God talk - I finished the book of Leviticus today. Wow the old testimate is something crazy but I understand why it is so important to read it. I think people forget how jealous our God is and how much harm he can do to us. I feel he needs to be respected at all times. Yes he is loving and that is why he is protective and jealous. I am so thankful that Jesus came and died for us. Like wow. All those rules are crazy but needed for the people at that time. I think we could use some of those today. Always trying to remember how insanely blessed I am. Kinda crazy my heart change over the past 9 months. Before I wanted to save all my money for myself and while I think saving is a smart thing to do with what God has given you. I think it should be invested in life change and I plan to do that.

India:
Raised 825$
Need 2575$

God is good





Wednesday, April 11, 2012

Garden

So I decided that my regular plants weren't providing me enough feedback in my daily life. Selfish, I know but in leu of getting a pet I decided to get plants that produce things!! Like food! So Mark and I ventured to Home Depot and started the search for the perfect window sil plant. After standing in the rain for twenty minutes debating on plant types, I picked out: a bundle of onions, strawberries, oregano and basil.

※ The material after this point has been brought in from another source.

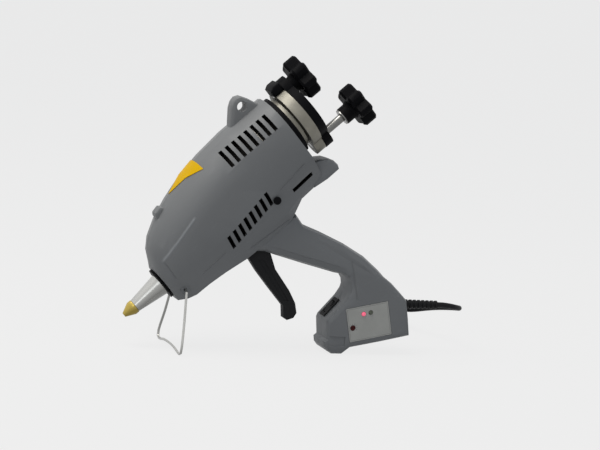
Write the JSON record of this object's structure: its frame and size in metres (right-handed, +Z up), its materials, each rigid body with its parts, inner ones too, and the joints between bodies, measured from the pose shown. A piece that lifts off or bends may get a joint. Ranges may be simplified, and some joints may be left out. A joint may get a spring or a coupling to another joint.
{
  "type": "hot glue applicator",
  "caption": "Hand-held hot glue applicator with a heated tank under a clamped swing lid, a trigger-driven piston pump, a nozzle with a brass tip, a curved grip and a wire stand.",
  "frame": {"origin": "centre of the footprint on the floor, without the lead", "axes": "+X from the nozzle to the grip's end, +Y across to the far side, +Z up; the nozzle axis climbs 43 degrees away from the tip"},
  "size_m": [0.406, 0.2991, 0.325],
  "materials": {
    "housing": "moulded, satin",
    "black_plastic": "moulded, satin",
    "aluminium": "cast, dull",
    "steel": "machined, bright",
    "brass": "turned",
    "silicone": "moulded silicone",
    "ceramic": "fired, matt",
    "panel": "satin film",
    "red_lamp": "clear lens",
    "green_lamp": "clear lens",
    "dark_red": "moulded",
    "yellow": "satin film",
    "board": "lacquered",
    "rubber": "moulded, matt"
  },
  "bodies": {
    "gun": {"housing_near": "housing", "housing_far": "housing", "nozzle_collar": "black_plastic", "mouth_insulator": "black_plastic", "ear_guard": "black_plastic", "side_plug": "black_plastic", "switch_frame": "black_plastic", "tank_casting": "aluminium", "pump_block": "aluminium", "clamp_flange": "aluminium", "nozzle_body": "steel", "outlet_spring": "steel", "pump_sleeve": "steel", "return_spring": "steel", "heater_near": "steel", "heater_far": "steel", "temperature_sensor": "steel", "lower_stud": "steel", "upper_stud": "steel", "housing_screw_1": "steel", "housing_screw_2": "steel", "housing_screw_3": "steel", "housing_screw_4": "steel", "housing_screw_5": "steel", "trigger_pin": "steel", "cord_clamp": "steel", "nozzle_tip": "brass", "gland_nut": "brass", "thermostat": "ceramic", "rear_tank_support": "ceramic", "terminal_block": "ceramic", "rating_panel": "panel", "red_lamp": "red_lamp", "green_lamp": "green_lamp", "yellow_patch": "yellow", "circuit_board": "board", "strain_relief": "rubber", "lead_free": "rubber", "lead_coil": "rubber", "plug": "rubber"},
    "trigger": {"trigger": "black_plastic"},
    "plunger": {"plunger": "steel", "plunger_seal": "silicone", "spring_collar": "steel", "link_pin": "steel"},
    "outlet_ball": {"outlet_ball": "steel"},
    "lid": {"lid_plate": "black_plastic", "lid_seal": "silicone"},
    "lower_washer": {"lower_washer": "steel"},
    "lower_knob": {"lower_star_knob": "black_plastic", "lower_knob_bush": "brass"},
    "upper_washer": {"upper_washer": "steel"},
    "upper_knob": {"upper_star_knob": "black_plastic", "upper_knob_bush": "brass"},
    "stand": {"wire_stand": "steel"},
    "rocker": {"switch_rocker": "black_plastic"},
    "trimmer": {"temperature_trimmer": "dark_red"}
  },
  "joints": [
    {"name": "trigger_squeeze", "type": "hinge", "parent": "gun", "child": "trigger", "pos_m": [-0.03825, 0, 0.12123], "axis": [0, -1, 0], "range_deg": [0, 20], "stiffness_Nm_per_rad": 1, "springref_deg": -8.59},
    {"name": "plunger_stroke", "type": "slide", "parent": "gun", "child": "plunger", "axis": [-0.7314, 0, -0.682], "range_m": [0, 0.0118], "deforming": ["return_spring"]},
    {"name": "ball_lift", "type": "slide", "parent": "gun", "child": "outlet_ball", "axis": [-0.7314, 0, -0.682], "range_m": [0, 0.0015], "stiffness_N_per_m": 120, "springref_m": -0.001, "deforming": ["outlet_spring"]},
    {"name": "lid_swing", "type": "hinge", "parent": "gun", "child": "lid", "pos_m": [-0.0172, 0, 0.28854], "axis": [-0.7314, 0, -0.682], "range_deg": [0, 105]},
    {"name": "lower_knob_travel", "type": "slide", "parent": "gun", "child": "lower_washer", "axis": [0.7314, 0, 0.682], "range_m": [-0.02395, 0.00405]},
    {"name": "lower_knob_turn", "type": "hinge", "parent": "lower_washer", "child": "lower_knob", "pos_m": [0.05456, 0, 0.26657], "axis": [0.7314, 0, 0.682], "range_deg": [-5736, 960]},
    {"name": "upper_knob_travel", "type": "slide", "parent": "gun", "child": "upper_washer", "axis": [0.7314, 0, 0.682], "range_m": [0, 0.00305]},
    {"name": "upper_knob_turn", "type": "hinge", "parent": "upper_washer", "child": "upper_knob", "pos_m": [-0.01171, 0, 0.29365], "axis": [0.7314, 0, 0.682], "range_deg": [0, 720]},
    {"name": "stand_fold", "type": "hinge", "parent": "gun", "child": "stand", "pos_m": [-0.11999, 0, 0.06798], "axis": [0, -1, 0], "range_deg": [0, 80]},
    {"name": "power_switch", "type": "hinge", "parent": "gun", "child": "rocker", "pos_m": [0.05645, 0, 0.04753], "axis": [0, 1, 0], "range_deg": [0, 14]},
    {"name": "temperature_turn", "type": "hinge", "parent": "gun", "child": "trimmer", "pos_m": [0.07591, -0.022, 0.03019], "axis": [0, -1, 0], "range_deg": [-140, 140]}
  ],
  "couplings": [
    {"joint": "plunger_stroke", "follows": "trigger_squeeze", "m_per_rad": 0.03334},
    {"joint": "lower_knob_travel", "follows": "lower_knob_turn", "m_per_rad": 0.00023873},
    {"joint": "upper_knob_travel", "follows": "upper_knob_turn", "m_per_rad": 0.00023873}
  ]
}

Picking out planting soil was another venture that I was not ready for but after coming to terms with my forgetfulness when it comes to watering plants, I got the soil that was "designed" for over and under watering. Essentially "mariah this is YOUR soil".



The planting begins!! I now have two gardens, one in each window sil. Herbs and Onions in one, Strawberries and Onions in the other!


So three weeks after purchasing my plants and such. I NOW HAVE BABY STRAWBERRIES!!!  Guys I am so excited, I can't even tell you.



So that is my garden update =) I will keep you posted on my new food growth.